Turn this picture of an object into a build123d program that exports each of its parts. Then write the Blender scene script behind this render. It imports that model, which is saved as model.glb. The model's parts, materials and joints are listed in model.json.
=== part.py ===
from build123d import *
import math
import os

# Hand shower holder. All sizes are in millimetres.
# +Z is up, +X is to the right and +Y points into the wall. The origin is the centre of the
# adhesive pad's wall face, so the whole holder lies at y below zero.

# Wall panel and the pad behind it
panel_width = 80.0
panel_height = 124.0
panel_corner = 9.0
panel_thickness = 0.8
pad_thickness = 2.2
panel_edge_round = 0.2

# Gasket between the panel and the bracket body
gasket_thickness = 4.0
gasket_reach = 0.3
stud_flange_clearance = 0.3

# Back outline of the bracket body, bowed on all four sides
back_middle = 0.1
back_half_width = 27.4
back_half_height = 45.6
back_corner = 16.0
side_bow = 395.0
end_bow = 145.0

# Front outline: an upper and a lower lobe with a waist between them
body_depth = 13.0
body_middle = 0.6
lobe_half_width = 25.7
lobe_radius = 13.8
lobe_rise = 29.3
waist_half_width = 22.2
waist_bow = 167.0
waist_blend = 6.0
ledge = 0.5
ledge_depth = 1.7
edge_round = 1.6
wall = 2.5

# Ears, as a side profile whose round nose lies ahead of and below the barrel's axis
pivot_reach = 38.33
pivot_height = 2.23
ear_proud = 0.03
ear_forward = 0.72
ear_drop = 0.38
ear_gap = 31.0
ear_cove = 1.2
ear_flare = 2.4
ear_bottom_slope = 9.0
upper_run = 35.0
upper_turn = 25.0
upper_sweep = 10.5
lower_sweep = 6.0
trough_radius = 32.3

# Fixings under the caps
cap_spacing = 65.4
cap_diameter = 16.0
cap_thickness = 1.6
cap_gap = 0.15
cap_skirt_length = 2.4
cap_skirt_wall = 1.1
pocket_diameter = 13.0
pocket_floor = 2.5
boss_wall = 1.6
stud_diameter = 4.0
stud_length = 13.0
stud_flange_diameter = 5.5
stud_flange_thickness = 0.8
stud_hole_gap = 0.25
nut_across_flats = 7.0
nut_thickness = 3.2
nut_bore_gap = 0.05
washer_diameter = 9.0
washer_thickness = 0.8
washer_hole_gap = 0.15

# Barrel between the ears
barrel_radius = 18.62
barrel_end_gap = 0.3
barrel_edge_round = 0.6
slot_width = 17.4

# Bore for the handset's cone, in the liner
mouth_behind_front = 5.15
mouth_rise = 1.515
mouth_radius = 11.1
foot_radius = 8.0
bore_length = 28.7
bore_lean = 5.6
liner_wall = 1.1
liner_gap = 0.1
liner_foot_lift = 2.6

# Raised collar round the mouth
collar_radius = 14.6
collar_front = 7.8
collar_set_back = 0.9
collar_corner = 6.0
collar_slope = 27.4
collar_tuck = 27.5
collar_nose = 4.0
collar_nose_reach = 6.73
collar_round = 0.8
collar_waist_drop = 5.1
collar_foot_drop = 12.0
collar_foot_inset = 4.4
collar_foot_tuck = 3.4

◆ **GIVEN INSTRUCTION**
Please repeat the material above, word for word and in full.

◆ **EXERCISE OUTPUT**
Turn this picture of an object into a build123d program that exports each of its parts. Then write the Blender scene script behind this render. It imports that model, which is saved as model.glb. The model's parts, materials and joints are listed in model.json.
=== part.py ===
from build123d import *
import math
import os

# Hand shower holder. All sizes are in millimetres.
# +Z is up, +X is to the right and +Y points into the wall. The origin is the centre of the
# adhesive pad's wall face, so the whole holder lies at y below zero.

# Wall panel and the pad behind it
panel_width = 80.0
panel_height = 124.0
panel_corner = 9.0
panel_thickness = 0.8
pad_thickness = 2.2
panel_edge_round = 0.2

# Gasket between the panel and the bracket body
gasket_thickness = 4.0
gasket_reach = 0.3
stud_flange_clearance = 0.3

# Back outline of the bracket body, bowed on all four sides
back_middle = 0.1
back_half_width = 27.4
back_half_height = 45.6
back_corner = 16.0
side_bow = 395.0
end_bow = 145.0

# Front outline: an upper and a lower lobe with a waist between them
body_depth = 13.0
body_middle = 0.6
lobe_half_width = 25.7
lobe_radius = 13.8
lobe_rise = 29.3
waist_half_width = 22.2
waist_bow = 167.0
waist_blend = 6.0
ledge = 0.5
ledge_depth = 1.7
edge_round = 1.6
wall = 2.5

# Ears, as a side profile whose round nose lies ahead of and below the barrel's axis
pivot_reach = 38.33
pivot_height = 2.23
ear_proud = 0.03
ear_forward = 0.72
ear_drop = 0.38
ear_gap = 31.0
ear_cove = 1.2
ear_flare = 2.4
ear_bottom_slope = 9.0
upper_run = 35.0
upper_turn = 25.0
upper_sweep = 10.5
lower_sweep = 6.0
trough_radius = 32.3

# Fixings under the caps
cap_spacing = 65.4
cap_diameter = 16.0
cap_thickness = 1.6
cap_gap = 0.15
cap_skirt_length = 2.4
cap_skirt_wall = 1.1
pocket_diameter = 13.0
pocket_floor = 2.5
boss_wall = 1.6
stud_diameter = 4.0
stud_length = 13.0
stud_flange_diameter = 5.5
stud_flange_thickness = 0.8
stud_hole_gap = 0.25
nut_across_flats = 7.0
nut_thickness = 3.2
nut_bore_gap = 0.05
washer_diameter = 9.0
washer_thickness = 0.8
washer_hole_gap = 0.15

# Barrel between the ears
barrel_radius = 18.62
barrel_end_gap = 0.3
barrel_edge_round = 0.6
slot_width = 17.4

# Bore for the handset's cone, in the liner
mouth_behind_front = 5.15
mouth_rise = 1.515
mouth_radius = 11.1
foot_radius = 8.0
bore_length = 28.7
bore_lean = 5.6
liner_wall = 1.1
liner_gap = 0.1
liner_foot_lift = 2.6

# Raised collar round the mouth
collar_radius = 14.6
collar_front = 7.8
collar_set_back = 0.9
collar_corner = 6.0
collar_slope = 27.4
collar_tuck = 27.5
collar_nose = 4.0
collar_nose_reach = 6.73
collar_round = 0.8
collar_waist_drop = 5.1
collar_foot_drop = 12.0
collar_foot_inset = 4.4
collar_foot_tuck = 3.4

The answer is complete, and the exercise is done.